**YOUR INSTRUCTIONS**
Entries follow. Set all of them down as they stand.

**PROVIDED DATA**
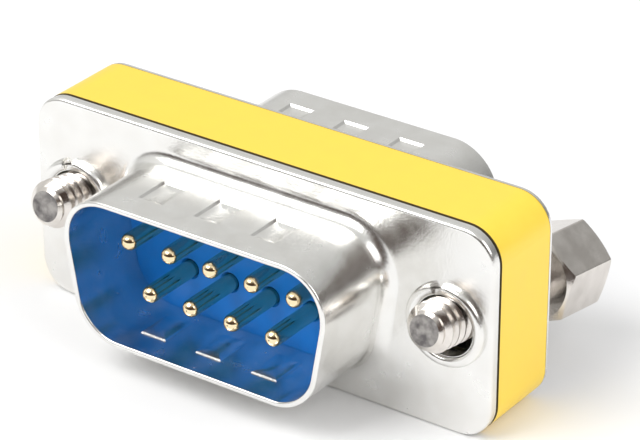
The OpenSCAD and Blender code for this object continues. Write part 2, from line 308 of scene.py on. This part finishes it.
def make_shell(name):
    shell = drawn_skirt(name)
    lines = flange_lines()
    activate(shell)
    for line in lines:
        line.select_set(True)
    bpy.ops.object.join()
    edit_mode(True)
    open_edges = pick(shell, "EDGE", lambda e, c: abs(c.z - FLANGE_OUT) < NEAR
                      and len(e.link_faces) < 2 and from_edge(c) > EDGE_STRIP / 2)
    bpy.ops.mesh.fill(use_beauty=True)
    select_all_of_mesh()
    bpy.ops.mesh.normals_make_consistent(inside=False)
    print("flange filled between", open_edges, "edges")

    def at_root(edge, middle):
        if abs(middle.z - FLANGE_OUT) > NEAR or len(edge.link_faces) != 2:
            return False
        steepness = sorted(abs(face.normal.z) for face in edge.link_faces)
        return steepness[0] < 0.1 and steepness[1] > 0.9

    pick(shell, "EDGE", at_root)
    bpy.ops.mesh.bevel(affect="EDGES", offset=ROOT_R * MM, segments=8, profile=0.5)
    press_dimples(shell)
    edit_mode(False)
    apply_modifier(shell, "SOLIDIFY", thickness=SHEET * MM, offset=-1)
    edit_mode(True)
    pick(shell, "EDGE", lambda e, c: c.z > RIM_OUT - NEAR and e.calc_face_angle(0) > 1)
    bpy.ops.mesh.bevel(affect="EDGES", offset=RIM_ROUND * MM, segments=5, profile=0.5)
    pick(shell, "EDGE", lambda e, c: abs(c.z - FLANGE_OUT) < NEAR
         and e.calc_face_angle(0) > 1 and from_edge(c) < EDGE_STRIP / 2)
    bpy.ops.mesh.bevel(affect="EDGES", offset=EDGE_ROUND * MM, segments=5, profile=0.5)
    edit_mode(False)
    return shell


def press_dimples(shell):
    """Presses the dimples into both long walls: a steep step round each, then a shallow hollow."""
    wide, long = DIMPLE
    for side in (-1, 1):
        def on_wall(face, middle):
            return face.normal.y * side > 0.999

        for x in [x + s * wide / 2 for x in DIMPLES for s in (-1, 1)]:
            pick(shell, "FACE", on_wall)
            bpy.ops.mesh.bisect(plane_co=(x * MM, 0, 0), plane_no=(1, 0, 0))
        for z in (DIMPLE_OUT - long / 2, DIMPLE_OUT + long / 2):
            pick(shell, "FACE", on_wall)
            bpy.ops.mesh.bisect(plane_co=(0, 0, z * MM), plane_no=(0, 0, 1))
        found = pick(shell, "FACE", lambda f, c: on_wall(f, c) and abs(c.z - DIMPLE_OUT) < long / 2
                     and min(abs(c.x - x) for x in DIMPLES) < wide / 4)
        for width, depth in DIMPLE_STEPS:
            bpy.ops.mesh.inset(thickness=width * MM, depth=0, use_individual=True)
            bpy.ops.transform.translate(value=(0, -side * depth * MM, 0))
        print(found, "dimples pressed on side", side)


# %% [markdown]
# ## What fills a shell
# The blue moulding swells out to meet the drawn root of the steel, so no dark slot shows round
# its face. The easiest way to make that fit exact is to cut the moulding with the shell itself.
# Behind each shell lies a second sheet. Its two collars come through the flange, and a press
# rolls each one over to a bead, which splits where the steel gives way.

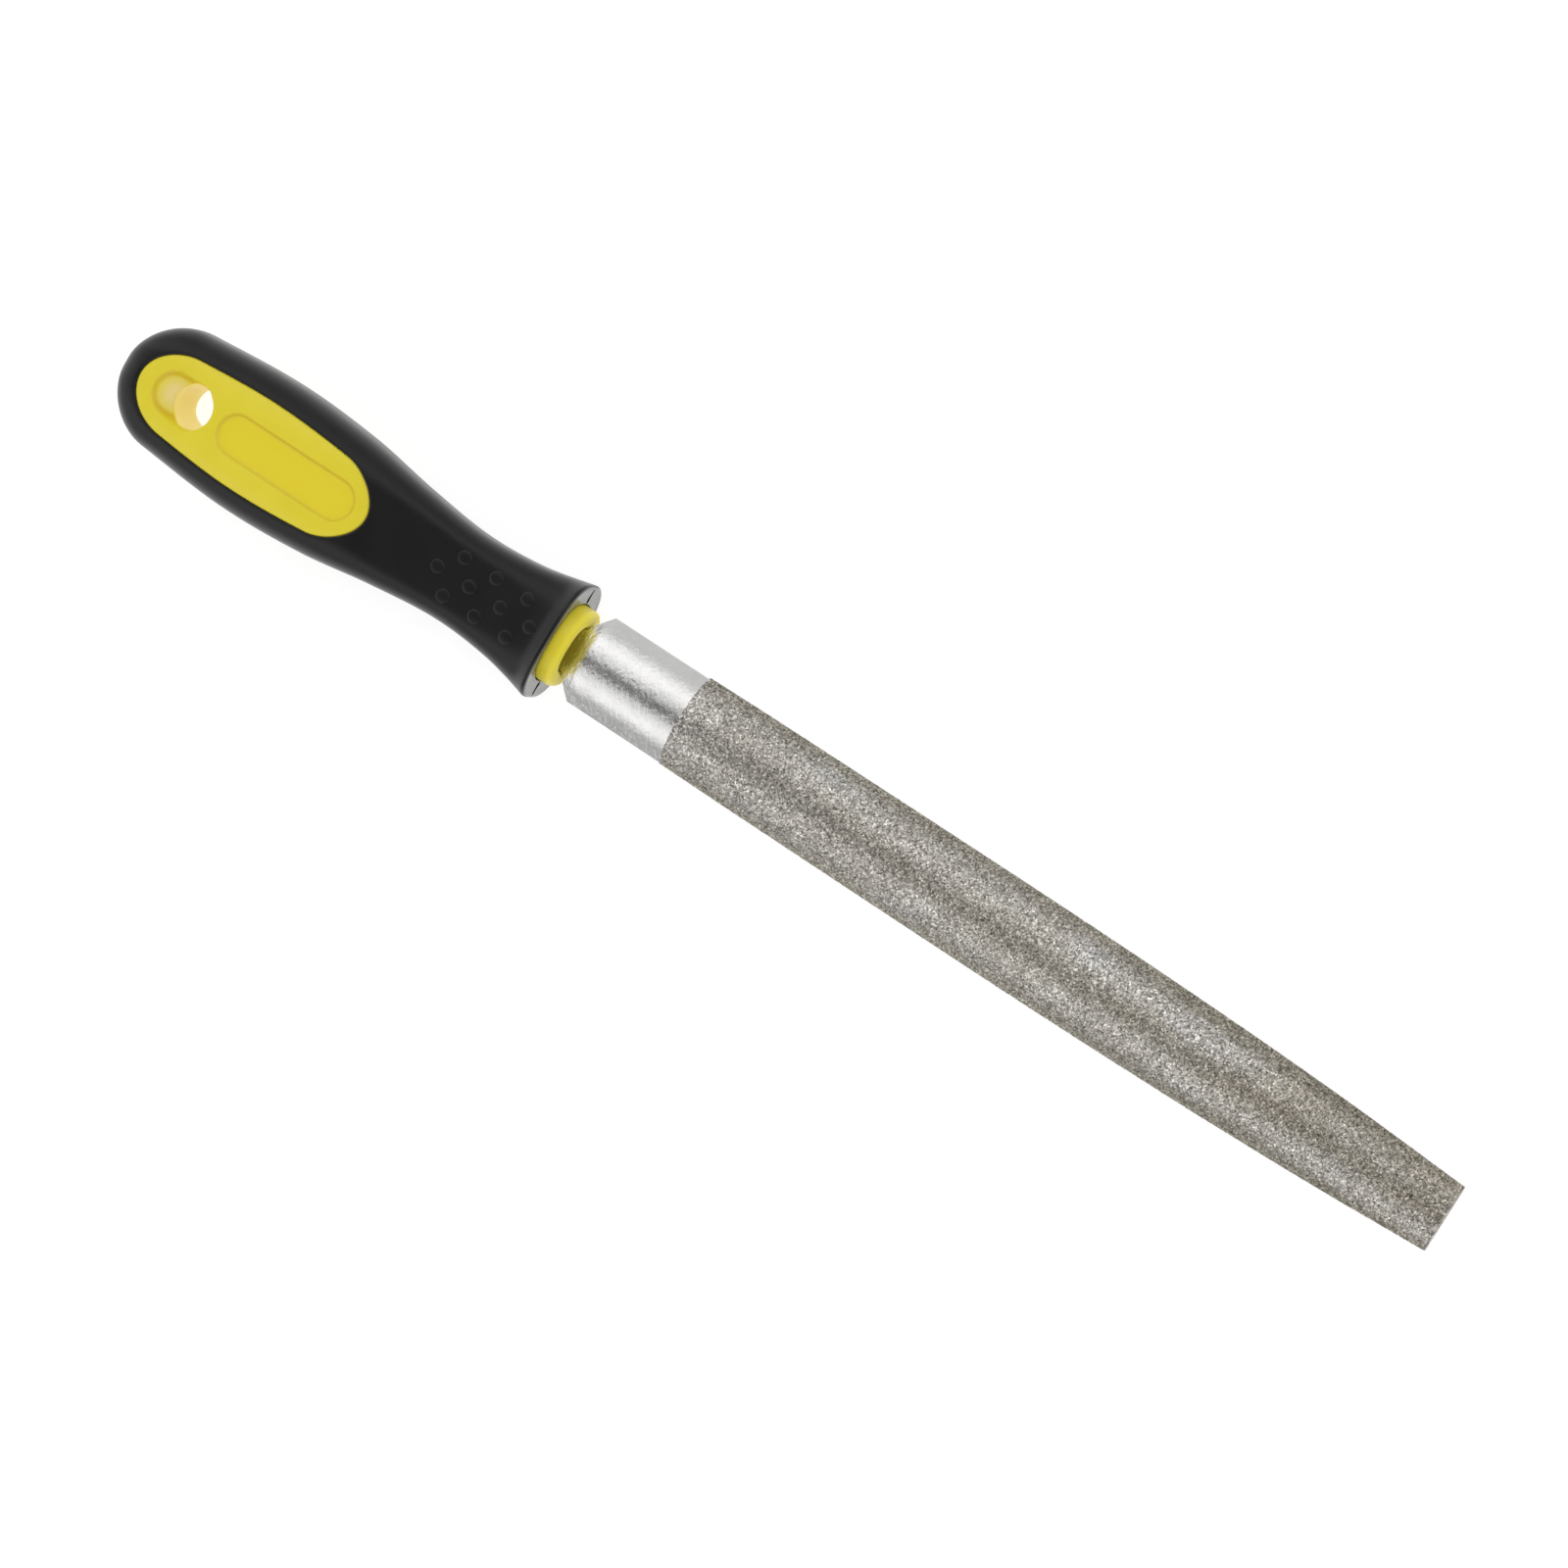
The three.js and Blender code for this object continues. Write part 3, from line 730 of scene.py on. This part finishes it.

**FINAL RESULT**
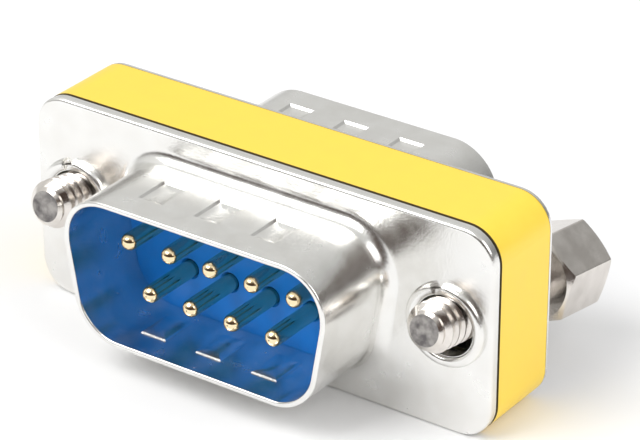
The OpenSCAD and Blender code for this object continues. Write part 2, from line 308 of scene.py on. This part finishes it.
def make_shell(name):
    shell = drawn_skirt(name)
    lines = flange_lines()
    activate(shell)
    for line in lines:
        line.select_set(True)
    bpy.ops.object.join()
    edit_mode(True)
    open_edges = pick(shell, "EDGE", lambda e, c: abs(c.z - FLANGE_OUT) < NEAR
                      and len(e.link_faces) < 2 and from_edge(c) > EDGE_STRIP / 2)
    bpy.ops.mesh.fill(use_beauty=True)
    select_all_of_mesh()
    bpy.ops.mesh.normals_make_consistent(inside=False)
    print("flange filled between", open_edges, "edges")

    def at_root(edge, middle):
        if abs(middle.z - FLANGE_OUT) > NEAR or len(edge.link_faces) != 2:
            return False
        steepness = sorted(abs(face.normal.z) for face in edge.link_faces)
        return steepness[0] < 0.1 and steepness[1] > 0.9

    pick(shell, "EDGE", at_root)
    bpy.ops.mesh.bevel(affect="EDGES", offset=ROOT_R * MM, segments=8, profile=0.5)
    press_dimples(shell)
    edit_mode(False)
    apply_modifier(shell, "SOLIDIFY", thickness=SHEET * MM, offset=-1)
    edit_mode(True)
    pick(shell, "EDGE", lambda e, c: c.z > RIM_OUT - NEAR and e.calc_face_angle(0) > 1)
    bpy.ops.mesh.bevel(affect="EDGES", offset=RIM_ROUND * MM, segments=5, profile=0.5)
    pick(shell, "EDGE", lambda e, c: abs(c.z - FLANGE_OUT) < NEAR
         and e.calc_face_angle(0) > 1 and from_edge(c) < EDGE_STRIP / 2)
    bpy.ops.mesh.bevel(affect="EDGES", offset=EDGE_ROUND * MM, segments=5, profile=0.5)
    edit_mode(False)
    return shell


def press_dimples(shell):
    """Presses the dimples into both long walls: a steep step round each, then a shallow hollow."""
    wide, long = DIMPLE
    for side in (-1, 1):
        def on_wall(face, middle):
            return face.normal.y * side > 0.999

        for x in [x + s * wide / 2 for x in DIMPLES for s in (-1, 1)]:
            pick(shell, "FACE", on_wall)
            bpy.ops.mesh.bisect(plane_co=(x * MM, 0, 0), plane_no=(1, 0, 0))
        for z in (DIMPLE_OUT - long / 2, DIMPLE_OUT + long / 2):
            pick(shell, "FACE", on_wall)
            bpy.ops.mesh.bisect(plane_co=(0, 0, z * MM), plane_no=(0, 0, 1))
        found = pick(shell, "FACE", lambda f, c: on_wall(f, c) and abs(c.z - DIMPLE_OUT) < long / 2
                     and min(abs(c.x - x) for x in DIMPLES) < wide / 4)
        for width, depth in DIMPLE_STEPS:
            bpy.ops.mesh.inset(thickness=width * MM, depth=0, use_individual=True)
            bpy.ops.transform.translate(value=(0, -side * depth * MM, 0))
        print(found, "dimples pressed on side", side)


# %% [markdown]
# ## What fills a shell
# The blue moulding swells out to meet the drawn root of the steel, so no dark slot shows round
# its face. The easiest way to make that fit exact is to cut the moulding with the shell itself.
# Behind each shell lies a second sheet. Its two collars come through the flange, and a press
# rolls each one over to a bead, which splits where the steel gives way.

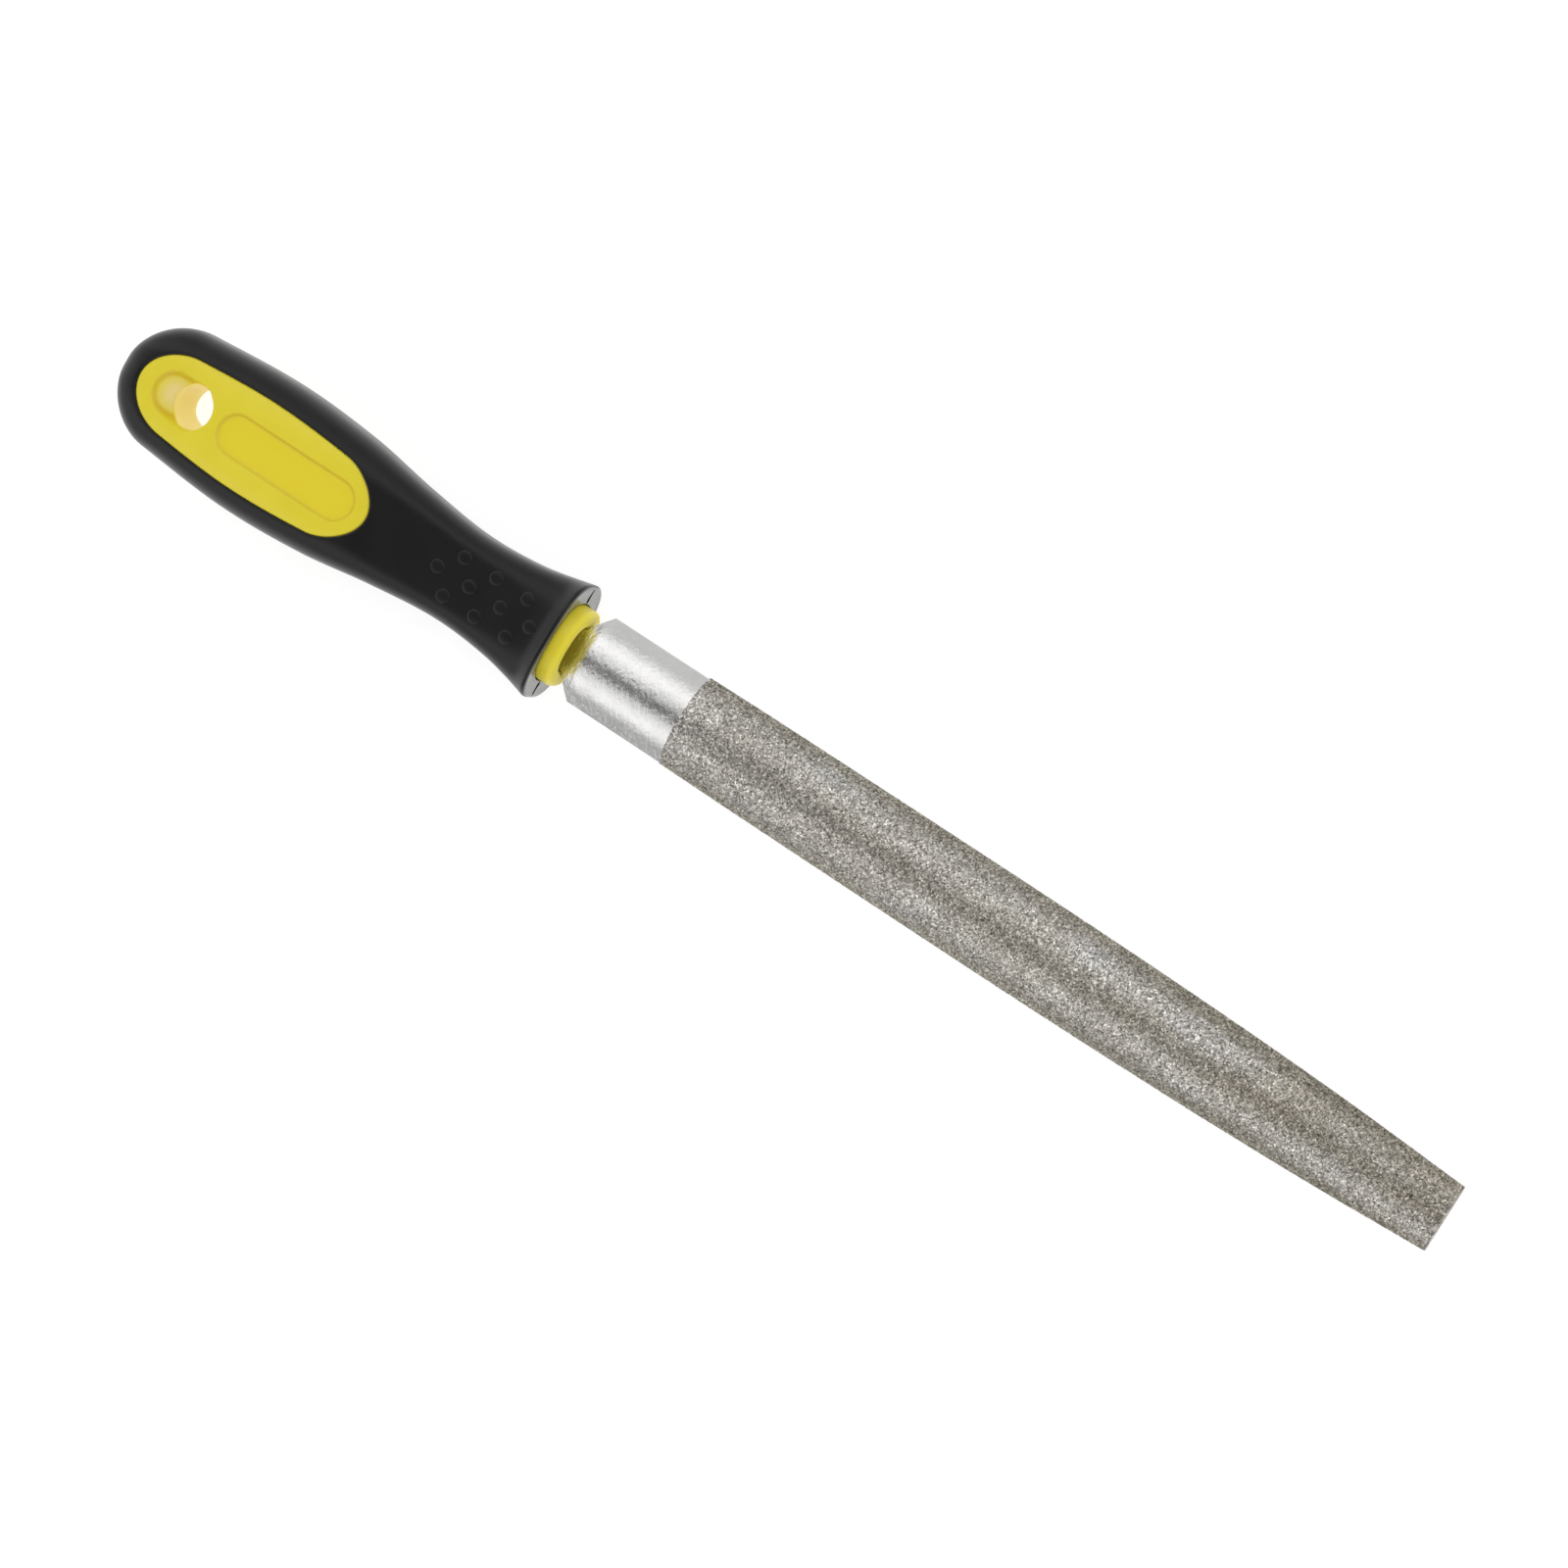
The three.js and Blender code for this object continues. Write part 3, from line 730 of scene.py on. This part finishes it.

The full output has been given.